I have only one Champion in any groups that I played, and that was for a half-orc barbarian critfish build with Piercer feat.
I have seen many, both with people new to D&D and people coming back from the TSR era (and a few others here and there). Obviously the current implementation is undertuned, but I think there is a market for the general concept. This leads to my other point -- there are (at least) two camps regarding 'the Fighter' -- those that want it to be more complex and have more options, and those that want it to be readily playable as straightforwardly as possible. Both sides are hamstrung by being married to a core class skeleton that accommodates both of them poorly. Either fighter ought be split in half, or Champion get peeled off and made into a thing onto itself, or some similar avenue towards the same end.
 

the Jester

Legend
Most of the battlemaster maneuvers are totally available to other characters, it's just that the battlemaster is better at them. They can do damage and disarm you, for instance, while another character has to choose.
 

If we are to compare Champion vs Battlemaster then they are better at different things.
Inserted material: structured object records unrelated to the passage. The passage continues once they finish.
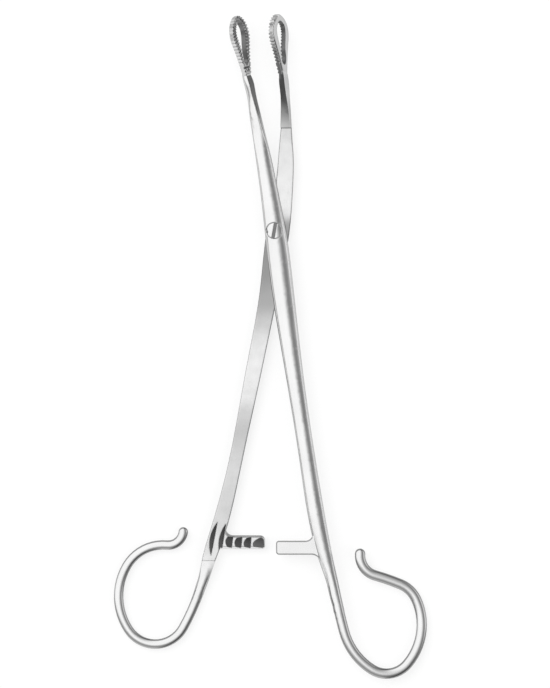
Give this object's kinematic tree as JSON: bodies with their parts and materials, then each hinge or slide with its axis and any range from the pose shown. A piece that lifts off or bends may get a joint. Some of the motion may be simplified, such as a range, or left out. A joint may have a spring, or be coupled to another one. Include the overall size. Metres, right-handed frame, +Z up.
{
  "type": "tonsil seizing forceps",
  "caption": "Long polished steel forceps: crossed arms on a slotted pivot screw, windowed serrated jaws, a toothed ratchet and open finger hooks.",
  "frame": {"origin": "where the pivot axis meets the flat ground on the back of the lock, which is the plane the forceps lie on", "axes": "+Y along the instrument from the finger hooks to the jaws, +Z up along the pivot axis, towards the screw head, +X towards the front arm's hook"},
  "size_m": [0.0942, 0.1991, 0.011],
  "materials": {
    "arm_steel": "polished stainless steel",
    "screw_steel": "turned and ground stainless steel"
  },
  "bodies": {
    "back_half": {"back_arm": "arm_steel", "pivot_screw": "screw_steel"},
    "front_half": {"front_arm": "arm_steel"}
  },
  "joints": [
    {"name": "pivot", "type": "hinge", "parent": "back_half", "child": "front_half", "pos_m": [0, 0, 0.004], "axis": [0, 0, 1], "range_deg": [-8.8, 30]}
  ]
}
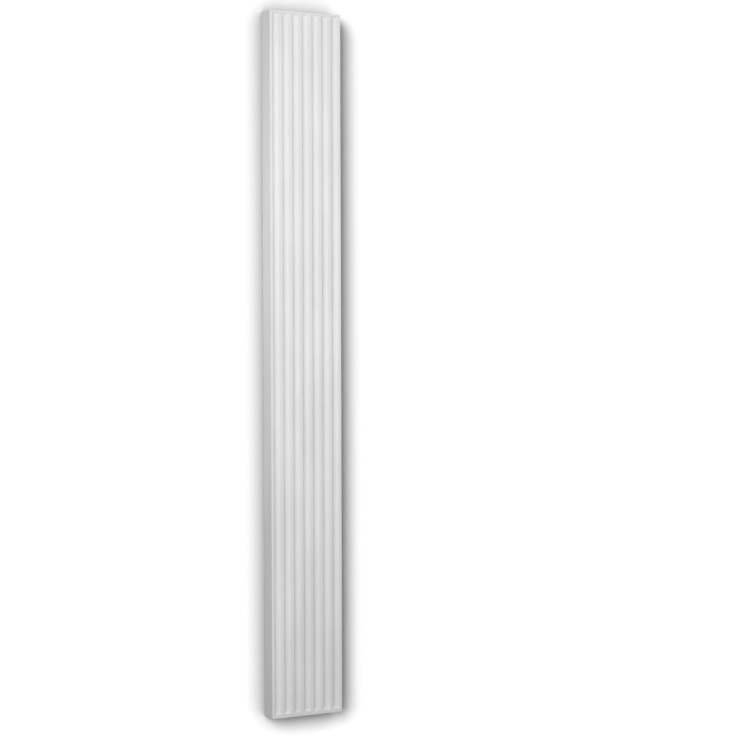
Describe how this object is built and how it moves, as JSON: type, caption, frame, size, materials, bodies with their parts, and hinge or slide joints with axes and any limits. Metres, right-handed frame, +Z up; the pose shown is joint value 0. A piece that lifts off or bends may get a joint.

Champion is better at DPR while Battlemaster is better for choices & tactics having a plethora of options to choose from both when leveling up and during game play making it better to many at being less boring ☺
In the majority of games, the Battlemaster deals more damage than the Champion.
 

FallenRX

Adventurer
Most of the battlemaster maneuvers are totally available to other characters, it's just that the battlemaster is better at them. They can do damage and disarm you, for instance, while another character has to choose.
But they can't honestly, Grapple and shove sure, but not everything else, like taunts, Parries, frightens, among other things, when within reason they should be able to do these things.